Najlepszym czasem na przesadzanie jest okres intensywnego wzrostu. To też lepiej to czynić w czasie późnej wiosny lub wczesnego lata. Do przesadzania dobrze jest stosować podłoża dedykowane dla palm, lub też wykonując odpowiednią mieszankę samemu. Dobrą bazą jest ziemia humusowa wymieszana z piaskiem lub perlitem i torfem lub podłożem kokosowym w równych proporcjach (np. 1 część humus, 1 część perlit, 1 część torf).
Jeśli uprawiamy palmy sezonowo w ogrodzie, przy sadzeniu ich warto zastosować żyzną ziemię gliniastą z domieszką piasku i humusu.
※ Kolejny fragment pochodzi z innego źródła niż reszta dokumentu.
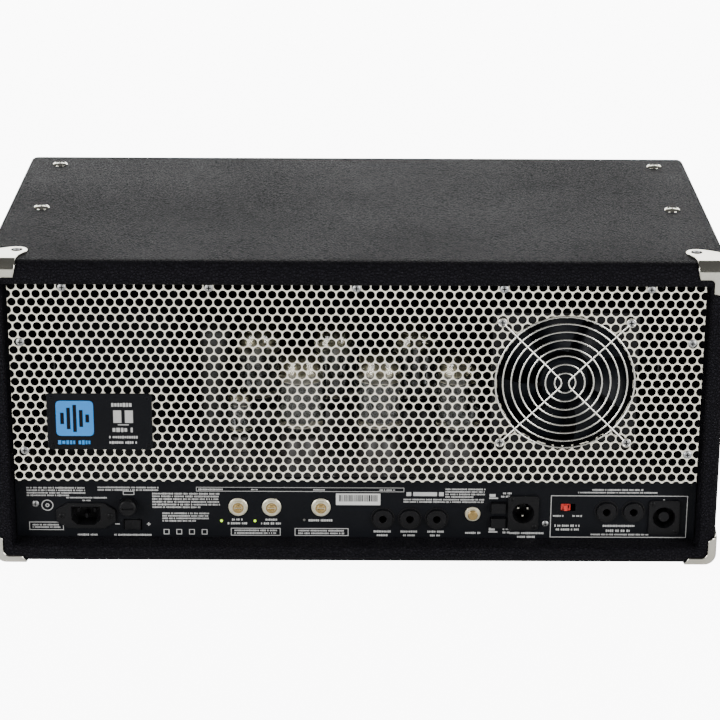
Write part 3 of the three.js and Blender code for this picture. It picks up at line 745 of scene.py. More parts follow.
def bars(low: Array, high: Array, finish: int = 0) -> Surface:
    """Many boxes at once from their (n, 3) lowest and highest corners."""
    pick = np.array([[0, 0, 0], [1, 0, 0], [1, 1, 0], [0, 1, 0], [0, 0, 1], [1, 0, 1], [1, 1, 1], [0, 1, 1]])
    sides = np.array([[0, 3, 2, 1], [4, 5, 6, 7], [0, 1, 5, 4], [1, 2, 6, 5], [2, 3, 7, 6], [3, 0, 4, 7]])
    points = low[:, None] * (1 - pick) + high[:, None] * pick
    faces = sides[None] + 8 * np.arange(len(low))[:, None, None]
    return Surface(points.reshape(-1, 3), [(faces.reshape(-1, 4), finish)])


def screw(place: Array, axis: Axis, outward: int, radius: float, height: float) -> Surface:
    """A domed cross-head screw: a head turned from a quarter-ellipse profile in finish 0, and a
    cross in finish 1 that is sunk into it and takes the painted shade of the recess, in metres.

    Args:
        place: the middle of the head's seat.
        axis: the screw's axis.
        outward: +1 or -1, the way the head faces along it.
        radius: the head's radius.
        height: the head's height.

    Returns:
        The head and its cross.
    """
    u, v, w = (place[index] for index in ACROSS[axis])
    turn = np.linspace(0, np.pi / 2, 6)
    crown = np.stack([radius * np.cos(turn), w + outward * height * (0.35 + 0.65 * np.sin(turn))], 1)
    profile = np.concatenate([[[0, w], [radius, w]], crown])
    head = revolve(profile, (u, v), axis, steps=20)
    arm, half = radius * 0.52, radius * 0.13
    cross = np.array([
        [arm, -half], [arm, half], [half, half], [half, arm], [-half, arm], [-half, half],
        [-arm, half], [-arm, -half], [-half, -half], [-half, -arm], [half, -arm], [half, -half],
    ]) + [u, v]
    # The cross is a solid inside the head, coloured as painted shade of the recess.
    low, high = sorted([w + outward * height * 0.6, w + outward * height * 1.03])
    return joined([head, extrude(cross, axis, low, high, finish=1)])


INK = 0.07


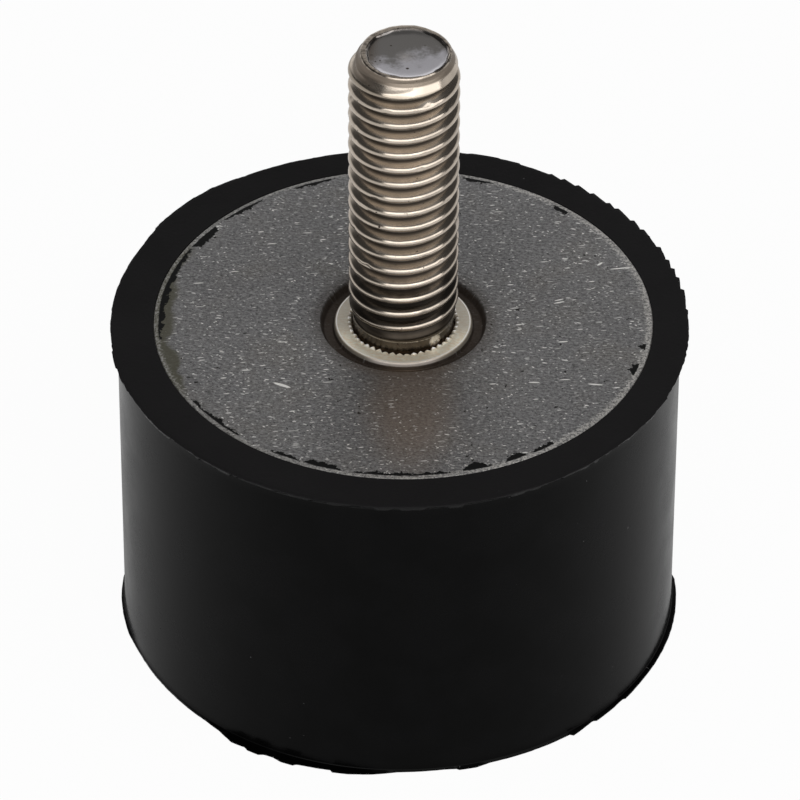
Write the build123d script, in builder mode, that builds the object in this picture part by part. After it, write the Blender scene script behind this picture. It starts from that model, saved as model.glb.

Poprawi to stabilność pojemnika, zwłaszcza w okresach wietrznych.
Przed przesadzaniem trzeba skompletować potrzebne materiały, czyli podłoże, doniczkę oraz wodę. Palmę przed wyjęciem z pojemnika należy solidnie podlać. Następnie na dno nowej donicy wsypujemy warstwę podłoża na tyle grubą, by po ustawianiu na niej nowej rośliny była ona nieco niżej niż planujemy docelowo. Następnie trzymając palmę lewą ręką, prawą obsypujemy jej bryłę korzeniową dookoła. Gdy wypełnimy doniczkę do poziomu wierzchniej warstwy bryły, delikatnie wstrząsając rośliną podnosimy ją ku górze do zaplanowanego poziomu. Następnie dosypujemy gleby do wyrównania i uciskamy ją. Na koniec roślinę należy solidnie podlać i poczekać by cały nadmiar wody wypłynął.